Sodium chloride (NaCl) contains sodium and chlorine in the mass ratio 23 : 35.5. If 46 g of sodium reacts fully, how much chlorine is needed?
Chlorine required \(= \dfrac{35.5}{23}\times 46 = 71\ \text{g}\).
- 3. Compound is 40% sulfur, 60% oxygen by mass, i.e. S : O = 40 : 60 = 2 : 3. For 20 g sulfur, oxygen \(= \dfrac{3}{2}\times 20 = \mathbf{30}\ \text{g}\).
- 4. CO has C : O = 3 : 4. For 9 g carbon, oxygen \(= \dfrac{4}{3}\times 9 = \mathbf{12}\ \text{g}\).
- 5. A mixture can be combined in any ratio, but a compound has a fixed composition — so the law holds only for compounds.
- 6. Ratios 4:1 and 8:2 are the same (both 4:1), so yes, X and Y’s results justify the Law of Constant Proportions.
What if atoms could combine in any ratio instead of a fixed one?
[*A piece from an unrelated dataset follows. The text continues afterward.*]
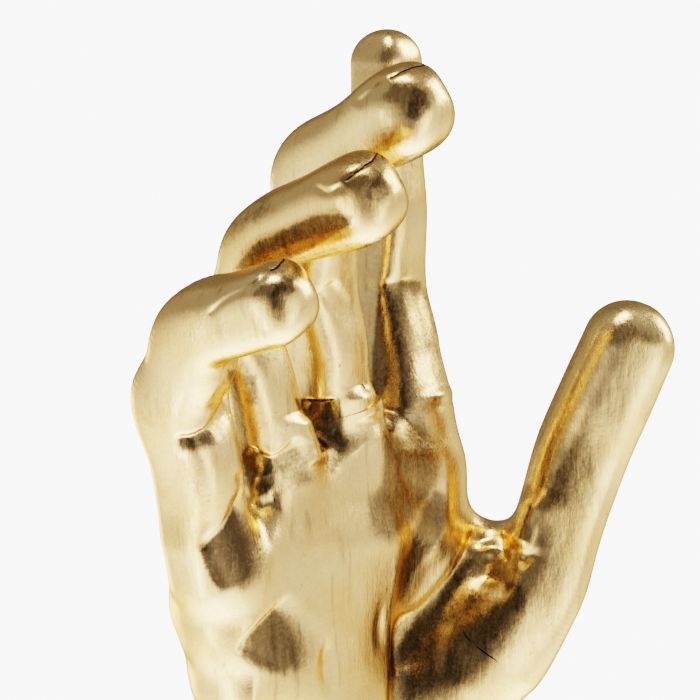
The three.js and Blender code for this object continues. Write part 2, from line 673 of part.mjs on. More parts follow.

Then the same “compound” could have different properties each time — substances around us would be unpredictable and unreliable.
- Law of Constant Proportions — in a compound the elements are present in a fixed ratio by mass, whatever the source.
- Law of Definite Proportions — another name for the same law, also called Proust’s Law.